The pH of the water affects the rigidity of the interfacial film by influencing the ionization of the interfical film constitutents (organic acids and bases, asphaltenes with ionizable groups, and solids) and radically changes the physical properties of the films.

Frequently, severe emulsion upsets occur in surface treating facilities, following acid stimulation[7][8].

Brine composition also has an important effect (in relation to pH) on emulsion stability as a result of ionization effect (i.e., association/interaction of ions present in the brine with the asphaltenes).

Emulsion breaking methods

In the oil industry, crude-oil emulsions must be separated almost completely before the oil can be transported and processed further. Emulsion separation into oil and water necessarily involves the destabilization of emulsifying films around water droplets. This process is accomplished by any one or a combination of the following methods[9]:

  • Reducing the flow velocity that allows gravitational separation of oil, water, and gas. This is generally accomplished in large volume separators and desalters.
  • Adding chemical demulsifiers.
  • Increasing the temperature of the emulsion.
  • Applying electrical fields that promote coalescence.
  • Changing the physical characteristics of the emulsion.

The most common methods of emulsion treatment have been the application of heat and appropriate chemical demulsifiers to promote destabilization, followed by a settling time to allow gravitational separation to occur.
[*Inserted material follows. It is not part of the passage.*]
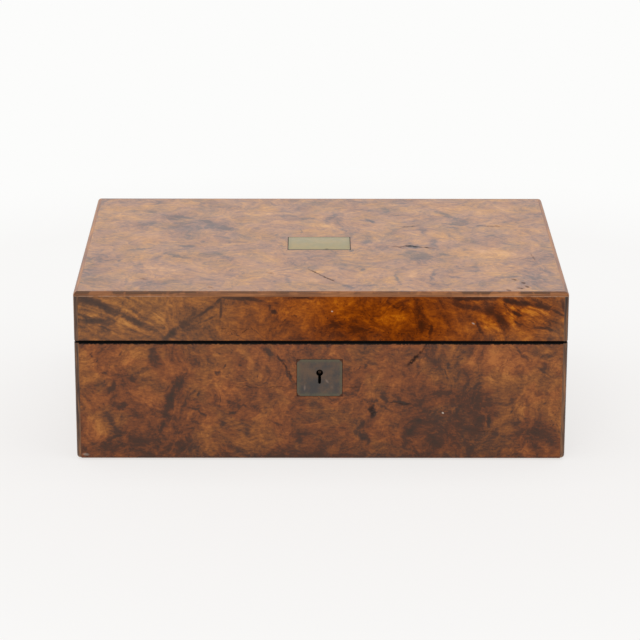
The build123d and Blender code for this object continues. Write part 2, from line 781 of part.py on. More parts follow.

Emulsion treating guidelines

  • Each producing stream is unique and must be evaluated individually to determine the best separation strategy. Laboratory tests with actual samples are recommended; however, data from nearby wells and/or fields can be used as estimates.
  • The planning for future emulsion treatment should begin during the early design of the separation facility. For example, if watercuts are anticipated to increase, appropriate measures should be taken in the design phase for increased water handling.
  • Operational experience and laboratory work are necessary to substantiate emulsion concerns and identify solutions. Pilot and plant tests should determine the actual treatment requirements. Bottle tests have limitations in determining dosage, but are good for screening and trend analysis.
  • Treatment capacities can be increased for existing separator trainsby re-engineering and retrofitting. For example, internal packing can be installed in the separator for improving emulsion resolution.
  • For existing systems, record demulsifier and other relevant operational data (e.g., production rates, water cuts, temperatures, and costs) over a period of time. These data can be useful for analyzing demulsifier dosages (e.g., during the summer and winter) and unit-demulsifier costs, and can pinpoint certain activities that may be responsible for emulsion upsets and underlying problems. These data are also very useful for optimizing emulsion treatment programs.
  • Review the emulsion-treatment program periodically as conditions change. The frequency of evaluation depends on many factors, including the relative cost of the demulsifier usage, heating costs, capacity limitations, and manpower requirements.

Recommendations

The most effective treatment is to find ways to avoid the problem in the first place. The following are recommended to minimize emulsion risks:

  • Control generation of solids, such as asphaltenes, scales, and corrosion products.
  • To design an acid job, incorporate effective demulsifiers at high concentrations, use mutual solvents, avoid commingling, and minimize fines and precipitates during acidization.
  • The effect of amount, rate, and salinity of wash water on desalter performance should be investigated.
  • Effect of aromatic solvents used as carriers on demulsifier activity should be investigated.
  • Minimize mixing intensity when possible.
  • Operational data should be maintained for each facility. Optimization of emulsion-treatment programs should be an ongoing activity.

References

  1. Tambe, D.E. and Sharma, M.M.: “Factors Controlling the Stability of Colloid-Stabilized Emulsions,” J. of Colloids and Interface Science (1993) No. 157, 244–253.
  2. Emulsions: Fundamentals and Applications in the Petroleum Industry, L.L. Schramm (ed.), Advanced Chemical Service Monograph Series, American Chemistry Soc., Washington DC (1992) 231.
  3. Jones, T.J., Neustadter, E.L., and Wittingham, K.P.: “Water-in-Crudeoil Emulsion Stability and Emulsion Destabilization by Chemical Demulsifiers,” J. Cdn. Pet. Tech. (April–June 1978) 100–108.
  4. Strassner, J.E.: “Effect of pH on Interfacial Films and Stability of Crude Oil/water Emulsions,” JPT (March 1968) 303–312.
  5. Bobra, M.: “A Study of the Formation of Water-in-Oil Emulsions,”Proc., 1990 Arctic and Marine Oil Spill Program Technology Seminar, Edmonton, Canada (1990).
  6. Kokal, S.L. and Al-Juraid, J.I.: “Reducing Emulsion Problems By Controlling Asphaltene Solubility and Precipitation,” paper SPE 48995 prepared for presentation at the 1998 SPE Annual Technical Conference and Exhibition, New Orleans, 27–30 September.
  7. Coppel, C.P.: “Factors Causing Emulsion Upsets in Surface Facilities Following Acid Stimulation,” JPT (1975) 1060–1066.
  8. Ali, S.A., Durham, D.K., and Elphingstone, E.A.: “Test Identifies Acidizing Fluid/Crude Compatibility Problems,” Oil & Gas J. (March1994) 47–51.
  9. Kokal, S.L.: “Crude-Oil Emulsions,” Petroleum Engineering Handbook,SPE, Richardson, Texas (2005).